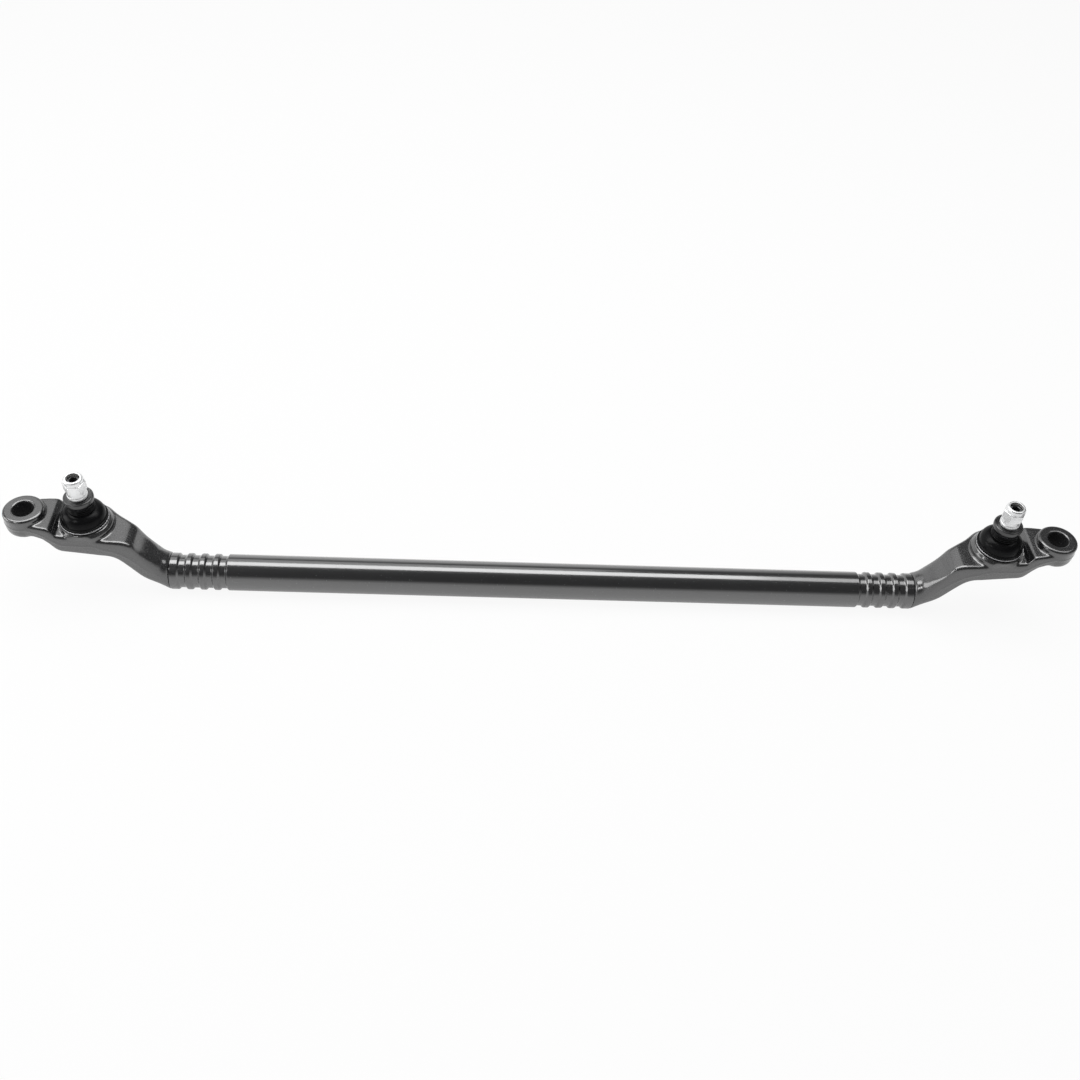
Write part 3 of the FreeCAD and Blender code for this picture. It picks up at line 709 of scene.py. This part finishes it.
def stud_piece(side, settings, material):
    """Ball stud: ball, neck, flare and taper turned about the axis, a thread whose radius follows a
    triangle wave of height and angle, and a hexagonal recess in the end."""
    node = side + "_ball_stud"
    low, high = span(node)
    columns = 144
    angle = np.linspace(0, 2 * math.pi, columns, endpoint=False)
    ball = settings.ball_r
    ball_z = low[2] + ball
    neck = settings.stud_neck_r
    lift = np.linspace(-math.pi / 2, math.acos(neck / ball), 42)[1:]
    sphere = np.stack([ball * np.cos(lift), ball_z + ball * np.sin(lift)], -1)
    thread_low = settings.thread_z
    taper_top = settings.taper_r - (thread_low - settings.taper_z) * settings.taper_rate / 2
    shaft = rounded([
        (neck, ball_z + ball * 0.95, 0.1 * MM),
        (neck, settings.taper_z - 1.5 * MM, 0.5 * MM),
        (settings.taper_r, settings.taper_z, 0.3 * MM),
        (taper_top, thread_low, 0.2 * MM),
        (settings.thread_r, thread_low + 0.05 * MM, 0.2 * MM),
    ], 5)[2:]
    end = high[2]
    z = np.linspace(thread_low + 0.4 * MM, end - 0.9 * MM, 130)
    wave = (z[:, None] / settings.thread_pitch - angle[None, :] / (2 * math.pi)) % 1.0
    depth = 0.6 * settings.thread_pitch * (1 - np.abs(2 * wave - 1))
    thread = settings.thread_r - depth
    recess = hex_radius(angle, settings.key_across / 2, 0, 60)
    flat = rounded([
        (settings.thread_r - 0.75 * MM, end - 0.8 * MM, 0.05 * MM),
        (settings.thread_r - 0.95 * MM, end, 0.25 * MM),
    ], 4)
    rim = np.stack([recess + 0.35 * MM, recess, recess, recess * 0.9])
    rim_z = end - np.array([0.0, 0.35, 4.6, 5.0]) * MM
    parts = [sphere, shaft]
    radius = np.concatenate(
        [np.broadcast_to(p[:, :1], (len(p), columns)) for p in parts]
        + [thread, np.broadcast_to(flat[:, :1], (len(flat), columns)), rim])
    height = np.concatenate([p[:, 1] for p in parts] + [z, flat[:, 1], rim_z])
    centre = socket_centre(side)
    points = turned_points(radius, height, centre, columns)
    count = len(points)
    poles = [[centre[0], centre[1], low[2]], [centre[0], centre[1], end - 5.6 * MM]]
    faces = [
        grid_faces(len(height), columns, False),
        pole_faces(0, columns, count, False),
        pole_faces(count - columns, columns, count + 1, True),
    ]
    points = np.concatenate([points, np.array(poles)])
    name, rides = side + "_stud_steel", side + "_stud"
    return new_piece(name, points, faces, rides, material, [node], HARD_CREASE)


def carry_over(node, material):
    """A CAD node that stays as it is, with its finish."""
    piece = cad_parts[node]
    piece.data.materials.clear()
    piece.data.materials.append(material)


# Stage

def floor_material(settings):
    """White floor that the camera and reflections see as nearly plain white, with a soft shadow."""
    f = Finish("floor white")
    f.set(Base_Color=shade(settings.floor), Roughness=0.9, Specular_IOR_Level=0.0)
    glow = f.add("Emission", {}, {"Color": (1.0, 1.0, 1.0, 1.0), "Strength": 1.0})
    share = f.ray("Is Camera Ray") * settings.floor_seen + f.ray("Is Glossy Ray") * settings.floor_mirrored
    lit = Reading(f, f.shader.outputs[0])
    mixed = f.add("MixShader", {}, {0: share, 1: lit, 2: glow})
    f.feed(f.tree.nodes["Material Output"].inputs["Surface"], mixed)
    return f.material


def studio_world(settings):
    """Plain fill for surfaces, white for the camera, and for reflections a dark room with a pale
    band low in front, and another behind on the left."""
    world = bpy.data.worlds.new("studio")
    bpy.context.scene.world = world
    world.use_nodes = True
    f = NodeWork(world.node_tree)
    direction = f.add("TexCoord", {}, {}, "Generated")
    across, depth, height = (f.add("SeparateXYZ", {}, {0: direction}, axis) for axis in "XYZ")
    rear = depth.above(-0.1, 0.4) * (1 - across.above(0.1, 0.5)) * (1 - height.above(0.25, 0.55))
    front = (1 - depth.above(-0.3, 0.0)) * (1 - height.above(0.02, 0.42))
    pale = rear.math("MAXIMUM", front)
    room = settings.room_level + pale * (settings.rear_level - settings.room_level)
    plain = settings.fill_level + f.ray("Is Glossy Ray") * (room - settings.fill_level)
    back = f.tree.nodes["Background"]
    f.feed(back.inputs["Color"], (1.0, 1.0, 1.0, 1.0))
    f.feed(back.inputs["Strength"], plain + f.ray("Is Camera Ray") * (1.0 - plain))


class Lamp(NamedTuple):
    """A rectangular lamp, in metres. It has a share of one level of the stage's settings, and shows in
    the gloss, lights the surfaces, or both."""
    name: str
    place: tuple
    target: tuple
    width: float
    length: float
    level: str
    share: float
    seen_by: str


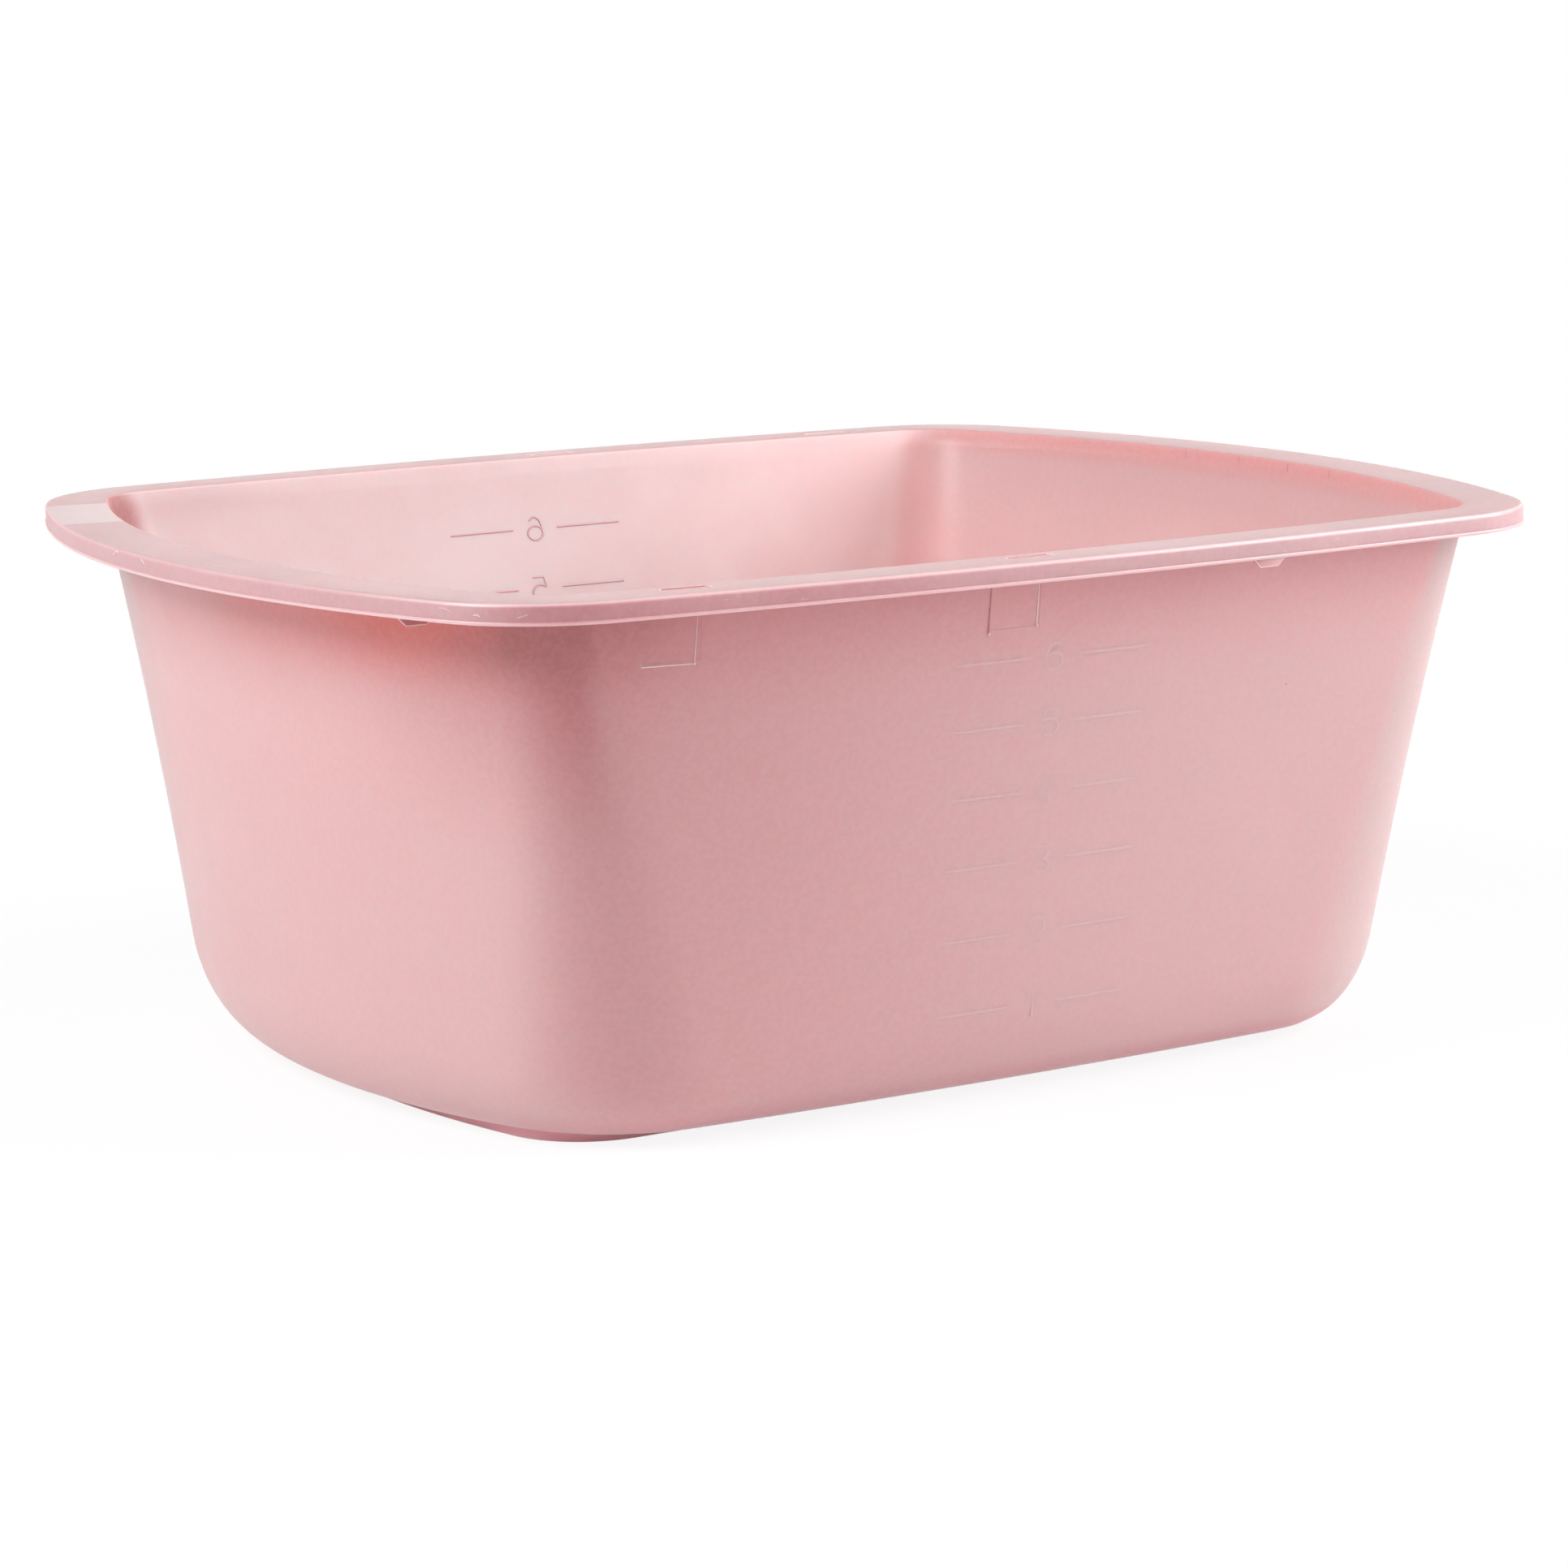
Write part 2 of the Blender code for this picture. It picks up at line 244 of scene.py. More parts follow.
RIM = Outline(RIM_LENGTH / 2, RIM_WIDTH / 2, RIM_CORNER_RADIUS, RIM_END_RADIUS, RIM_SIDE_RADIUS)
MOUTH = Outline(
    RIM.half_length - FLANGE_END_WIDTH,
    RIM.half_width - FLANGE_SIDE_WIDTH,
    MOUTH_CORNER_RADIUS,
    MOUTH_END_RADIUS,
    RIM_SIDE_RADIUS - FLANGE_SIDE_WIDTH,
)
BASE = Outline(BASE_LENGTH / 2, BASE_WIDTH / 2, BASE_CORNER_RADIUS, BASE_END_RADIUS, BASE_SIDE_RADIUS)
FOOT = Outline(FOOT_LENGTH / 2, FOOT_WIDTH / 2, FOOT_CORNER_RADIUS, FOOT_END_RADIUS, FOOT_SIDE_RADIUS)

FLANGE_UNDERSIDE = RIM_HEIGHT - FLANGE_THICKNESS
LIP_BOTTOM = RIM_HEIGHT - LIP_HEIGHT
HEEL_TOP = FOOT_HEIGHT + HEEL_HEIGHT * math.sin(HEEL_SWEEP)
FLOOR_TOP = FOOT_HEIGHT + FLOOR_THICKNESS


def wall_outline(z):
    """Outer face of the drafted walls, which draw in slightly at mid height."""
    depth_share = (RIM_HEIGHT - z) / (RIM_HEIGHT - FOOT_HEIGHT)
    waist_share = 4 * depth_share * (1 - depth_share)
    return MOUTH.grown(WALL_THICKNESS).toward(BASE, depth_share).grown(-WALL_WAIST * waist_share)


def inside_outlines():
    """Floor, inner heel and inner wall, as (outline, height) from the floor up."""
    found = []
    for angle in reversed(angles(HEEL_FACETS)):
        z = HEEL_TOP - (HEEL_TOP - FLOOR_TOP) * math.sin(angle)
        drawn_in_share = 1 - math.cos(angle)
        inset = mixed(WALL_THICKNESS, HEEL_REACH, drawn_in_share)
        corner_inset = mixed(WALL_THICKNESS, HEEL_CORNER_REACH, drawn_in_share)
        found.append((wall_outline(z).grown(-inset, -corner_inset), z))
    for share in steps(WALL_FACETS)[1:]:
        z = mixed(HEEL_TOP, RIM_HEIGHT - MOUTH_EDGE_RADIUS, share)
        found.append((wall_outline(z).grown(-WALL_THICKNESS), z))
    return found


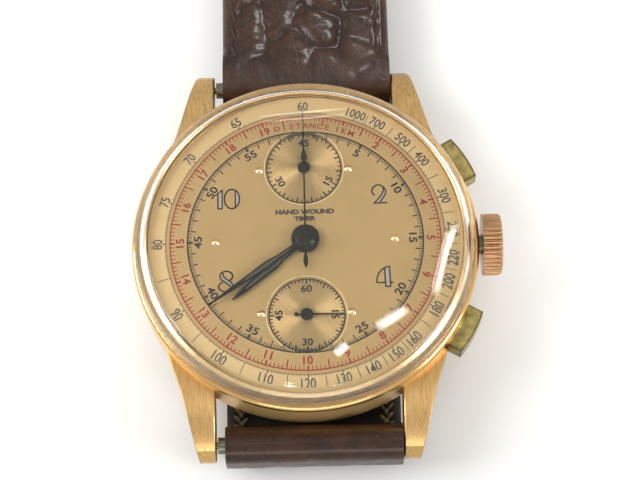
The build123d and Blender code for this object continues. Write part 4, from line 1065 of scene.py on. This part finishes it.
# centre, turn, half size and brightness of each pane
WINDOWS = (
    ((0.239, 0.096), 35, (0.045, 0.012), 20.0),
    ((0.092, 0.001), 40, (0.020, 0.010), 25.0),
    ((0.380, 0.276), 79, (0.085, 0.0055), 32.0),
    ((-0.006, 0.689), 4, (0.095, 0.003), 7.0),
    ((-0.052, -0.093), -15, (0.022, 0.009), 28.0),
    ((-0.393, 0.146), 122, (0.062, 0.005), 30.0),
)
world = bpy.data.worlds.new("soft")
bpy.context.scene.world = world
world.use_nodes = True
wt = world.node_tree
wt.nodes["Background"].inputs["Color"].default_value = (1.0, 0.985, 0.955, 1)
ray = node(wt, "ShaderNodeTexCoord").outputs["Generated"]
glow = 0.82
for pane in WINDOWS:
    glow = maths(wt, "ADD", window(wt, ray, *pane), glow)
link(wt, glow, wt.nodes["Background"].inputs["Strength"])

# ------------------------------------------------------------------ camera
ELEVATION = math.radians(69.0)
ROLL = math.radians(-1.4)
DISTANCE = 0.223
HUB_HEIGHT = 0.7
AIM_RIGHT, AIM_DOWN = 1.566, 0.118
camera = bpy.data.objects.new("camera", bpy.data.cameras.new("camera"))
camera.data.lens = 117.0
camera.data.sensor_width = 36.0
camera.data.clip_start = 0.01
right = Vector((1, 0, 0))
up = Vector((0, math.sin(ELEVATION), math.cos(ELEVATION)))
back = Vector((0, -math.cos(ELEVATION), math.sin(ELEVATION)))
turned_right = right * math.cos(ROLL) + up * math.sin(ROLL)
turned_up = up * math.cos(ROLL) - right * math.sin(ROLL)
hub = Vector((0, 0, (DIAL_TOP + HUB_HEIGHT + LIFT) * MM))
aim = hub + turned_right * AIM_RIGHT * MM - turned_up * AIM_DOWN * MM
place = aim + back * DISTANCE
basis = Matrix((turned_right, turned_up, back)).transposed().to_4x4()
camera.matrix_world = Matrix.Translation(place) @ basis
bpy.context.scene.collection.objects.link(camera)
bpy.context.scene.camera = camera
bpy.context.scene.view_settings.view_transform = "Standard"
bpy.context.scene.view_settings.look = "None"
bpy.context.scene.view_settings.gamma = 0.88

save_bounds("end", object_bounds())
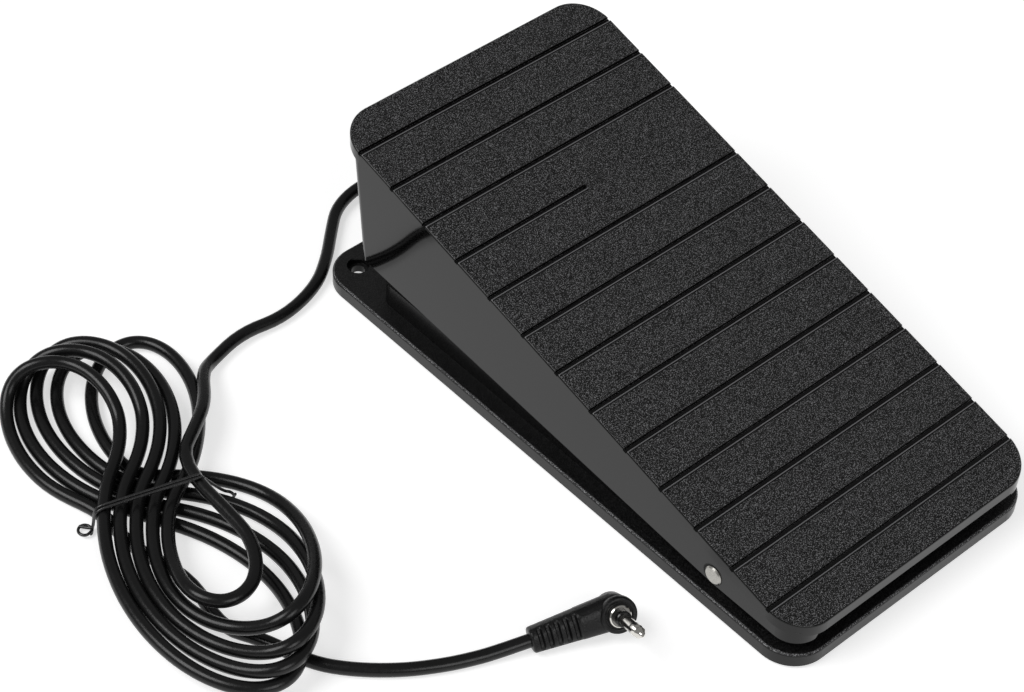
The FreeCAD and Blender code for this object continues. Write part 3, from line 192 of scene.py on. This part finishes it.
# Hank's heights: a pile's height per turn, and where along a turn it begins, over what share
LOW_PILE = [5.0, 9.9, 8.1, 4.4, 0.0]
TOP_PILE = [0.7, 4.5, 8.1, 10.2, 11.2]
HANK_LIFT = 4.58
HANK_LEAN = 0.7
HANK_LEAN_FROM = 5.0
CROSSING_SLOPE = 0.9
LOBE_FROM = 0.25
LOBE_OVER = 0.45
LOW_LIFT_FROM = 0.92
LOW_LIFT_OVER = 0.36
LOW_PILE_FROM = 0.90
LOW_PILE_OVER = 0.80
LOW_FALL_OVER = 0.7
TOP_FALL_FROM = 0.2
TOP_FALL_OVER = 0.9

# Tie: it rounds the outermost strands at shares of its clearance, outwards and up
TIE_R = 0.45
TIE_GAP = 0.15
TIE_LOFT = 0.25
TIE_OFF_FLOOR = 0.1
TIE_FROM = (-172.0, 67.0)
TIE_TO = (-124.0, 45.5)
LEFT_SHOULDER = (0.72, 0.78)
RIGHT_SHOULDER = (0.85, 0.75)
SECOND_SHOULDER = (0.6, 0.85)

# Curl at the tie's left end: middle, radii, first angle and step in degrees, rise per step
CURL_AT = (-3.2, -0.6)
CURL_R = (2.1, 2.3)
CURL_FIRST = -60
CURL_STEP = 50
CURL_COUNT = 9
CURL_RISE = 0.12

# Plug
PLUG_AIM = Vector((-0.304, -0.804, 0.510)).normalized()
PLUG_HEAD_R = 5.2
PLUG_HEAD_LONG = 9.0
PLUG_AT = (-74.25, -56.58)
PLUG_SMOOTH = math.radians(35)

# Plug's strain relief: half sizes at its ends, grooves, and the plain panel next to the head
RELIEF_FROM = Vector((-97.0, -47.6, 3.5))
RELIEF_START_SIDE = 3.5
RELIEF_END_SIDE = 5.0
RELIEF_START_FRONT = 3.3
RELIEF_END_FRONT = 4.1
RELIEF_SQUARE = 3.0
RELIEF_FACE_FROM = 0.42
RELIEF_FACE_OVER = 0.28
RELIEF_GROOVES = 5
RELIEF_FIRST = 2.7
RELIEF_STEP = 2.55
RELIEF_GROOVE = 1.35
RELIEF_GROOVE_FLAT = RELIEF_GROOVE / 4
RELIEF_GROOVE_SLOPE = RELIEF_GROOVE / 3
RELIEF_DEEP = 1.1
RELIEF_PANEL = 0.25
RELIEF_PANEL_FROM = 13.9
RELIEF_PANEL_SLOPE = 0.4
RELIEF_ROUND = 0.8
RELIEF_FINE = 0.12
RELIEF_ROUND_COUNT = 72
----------
[Written instruction]: From the entries above, extract only the lines running from the one containing "The FreeCAD and Blender code for this object" through the one containing "PLUG_SMOOTH = math.radians(35)", inclusive.

[The answer]:
The FreeCAD and Blender code for this object continues. Write part 3, from line 192 of scene.py on. This part finishes it.
# Hank's heights: a pile's height per turn, and where along a turn it begins, over what share
LOW_PILE = [5.0, 9.9, 8.1, 4.4, 0.0]
TOP_PILE = [0.7, 4.5, 8.1, 10.2, 11.2]
HANK_LIFT = 4.58
HANK_LEAN = 0.7
HANK_LEAN_FROM = 5.0
CROSSING_SLOPE = 0.9
LOBE_FROM = 0.25
LOBE_OVER = 0.45
LOW_LIFT_FROM = 0.92
LOW_LIFT_OVER = 0.36
LOW_PILE_FROM = 0.90
LOW_PILE_OVER = 0.80
LOW_FALL_OVER = 0.7
TOP_FALL_FROM = 0.2
TOP_FALL_OVER = 0.9

# Tie: it rounds the outermost strands at shares of its clearance, outwards and up
TIE_R = 0.45
TIE_GAP = 0.15
TIE_LOFT = 0.25
TIE_OFF_FLOOR = 0.1
TIE_FROM = (-172.0, 67.0)
TIE_TO = (-124.0, 45.5)
LEFT_SHOULDER = (0.72, 0.78)
RIGHT_SHOULDER = (0.85, 0.75)
SECOND_SHOULDER = (0.6, 0.85)

# Curl at the tie's left end: middle, radii, first angle and step in degrees, rise per step
CURL_AT = (-3.2, -0.6)
CURL_R = (2.1, 2.3)
CURL_FIRST = -60
CURL_STEP = 50
CURL_COUNT = 9
CURL_RISE = 0.12

# Plug
PLUG_AIM = Vector((-0.304, -0.804, 0.510)).normalized()
PLUG_HEAD_R = 5.2
PLUG_HEAD_LONG = 9.0
PLUG_AT = (-74.25, -56.58)
PLUG_SMOOTH = math.radians(35)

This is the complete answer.